False Skyscrapers/Morning shadows
I hope no one reads this. (pause) That just had to come out first. Blogs are so very strange, I don't know of any blog entry I have made that I have not gone back and edited or have thought about well in advance of writing it down. (pause) I just had to say that next.
Yesterday two of my closest, oldest friends in the world Tyler and Allison were married. It was a great night and everyone had a fun time celebrating their love and their future. It was an eclectic mix of family (his from all over Texas, hers from Long Island and elsewhere around New York) and friends and it went off without a hitch (except when the ministers robe almost lit on fire from a candle on the ground behind him). Laughter, tears, toasts, hugs. And dancing. Lots of pathetic dancing, and I opted out of almost all of it. I spent most of the night sitting back and watching everyone have a fun time, although I still was enjoying myself immensely. I have come to the conclusion in my life that I have more fun observing that I ever do participating, especially when it involves things kids my age usually do to socialize. After the happy couple departed in a handsome cab and we cleaned the place up a large section of us decided it was still early and that we needed to hit the square (we were in downtown Ft. Worth). Of course of all the places we wound up going again to The Library (see the definition of tool-box in the dictionary, it'll be the 3rd one down). And so yet again I found myself sitting back for most of the time, outside at a table with the seats around me changing numerous times with people from our party.
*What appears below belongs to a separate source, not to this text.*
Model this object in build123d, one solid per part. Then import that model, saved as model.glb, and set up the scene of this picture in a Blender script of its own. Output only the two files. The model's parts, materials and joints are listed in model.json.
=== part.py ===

I guess I could have been hitting on girls or trying to make new friends, but I didn't feel like it. I guess I could have tried to find common conversations even but no one really felt like it, as far as I could read the people around me. I hate a bar that plays house music, as this one does--and they play it loud--but we were able to hang out on a table outside so the noise was dissipated somewhat. But despite disliking the mes-en-scene the night felt so great outside that I could have cared less who or if I was talking with, if anyone at all. See I'm the kind of guy that if the temperature feels right, I don't care what else is going on around me. I don't need much else to make me happy. So from my eyes, it was a great night. Others around me I'm sure think I was dead weight and disliking everything, but that couldn't be further from the truth.
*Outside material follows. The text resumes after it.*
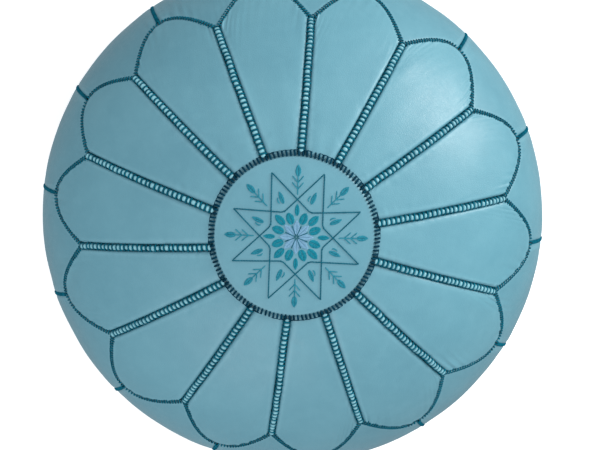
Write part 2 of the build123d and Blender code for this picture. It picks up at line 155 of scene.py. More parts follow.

The night before was the rehearsal dinner and a few close knit of us shot down to Flying Saucer afterwards. That's a little more my speed, a corner table, a couch, good beer and good friends; if that's the scene I'll even settle for mundane conversation if necessary, which sometimes it is but not necessarily always the case. When we left the bar that night I turned to stare up at a building I have seen my entire life, and towering there in the partly-cloudy autumn night sky it looked like a hologram, a false creation. Temporal.
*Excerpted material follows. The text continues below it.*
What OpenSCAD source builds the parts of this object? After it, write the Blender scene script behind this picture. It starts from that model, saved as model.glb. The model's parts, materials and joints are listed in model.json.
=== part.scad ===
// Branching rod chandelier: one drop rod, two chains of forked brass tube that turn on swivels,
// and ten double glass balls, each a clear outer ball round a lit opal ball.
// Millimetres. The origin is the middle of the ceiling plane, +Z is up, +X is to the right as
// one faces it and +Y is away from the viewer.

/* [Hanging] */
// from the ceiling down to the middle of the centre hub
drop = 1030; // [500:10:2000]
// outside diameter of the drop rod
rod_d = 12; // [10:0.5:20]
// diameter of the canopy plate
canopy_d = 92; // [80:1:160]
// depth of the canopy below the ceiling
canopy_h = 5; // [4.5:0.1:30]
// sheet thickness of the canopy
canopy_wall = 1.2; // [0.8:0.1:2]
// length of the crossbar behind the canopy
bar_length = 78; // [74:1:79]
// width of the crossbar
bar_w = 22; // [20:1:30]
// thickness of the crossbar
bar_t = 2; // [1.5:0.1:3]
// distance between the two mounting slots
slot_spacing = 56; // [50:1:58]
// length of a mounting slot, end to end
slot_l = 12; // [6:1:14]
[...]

I'm listening to This American Life right now. It's better than just about any hour you could ever devote to television. Check out your local NPR station and find this show. You can even listen to their archive for free on their website. You will not regret taking time to listen--to become addicted--to this show.So I'm in transition right now in life, and I don't quite understand my place. I don't understand where I fit in because it seems everywhere I go, everyone I spend time with, I'm just not right for the crowd or the situation. I'm just ready to go, to serve, to travel and don't look back for a good long while. And I mean that in the most respectful way possible. But while I'm not, despite not feeling as if I fit in where I might be used to or might expect to, there is an undying peace in my spirit that will not let anything get the best of me. The way I see it I went to bed around 3am Saturday morning to breaking news on CNN of a massive Earthquake striking Asia. Within hours the death toll would be estimated at 20,000 and growing. At the same time this number was growing I was fortunate to witness a father give away his daughter and an undying love of a growing family. Two contrasts and yet you can't forget either one. How can you not love life? Everything about it is so miraculous and so beautiful. And so tragic, which is all the more reason to love every second.
I crashed at a hotel downtown last night and awoke to walk through downtown to my car as the sun raised, causing shadows to crawl and dance along the buildings and through the corridors of the criss-crossed streets. It was the start to a new day. It was the start to a new week. The air was crisp.
Driving home the Coldplay song "Talk" came over the speakers.
'Are you lost or incomplete
Do you feel like a puzzle
You can't find your missing piece
Tell me how you feel
Well, I feel like they're talking in a language I don't speak
And they're talking it to me
So you take a picture of something you see
In the future where will I be
You could climb a ladder up to the sun
Or write a song nobody had sung
Or do something that's never been done
So you don't know where you're going
And you want to talk
And you feel like you're going where you've been before
You'll tell anyone who'll listen but you feel ignored
And nothing's really making any sense at all'
So that was my weekend. I just framed my diploma and I'm gonna go hang it on the wall now. Wait...did I just quote Coldplay?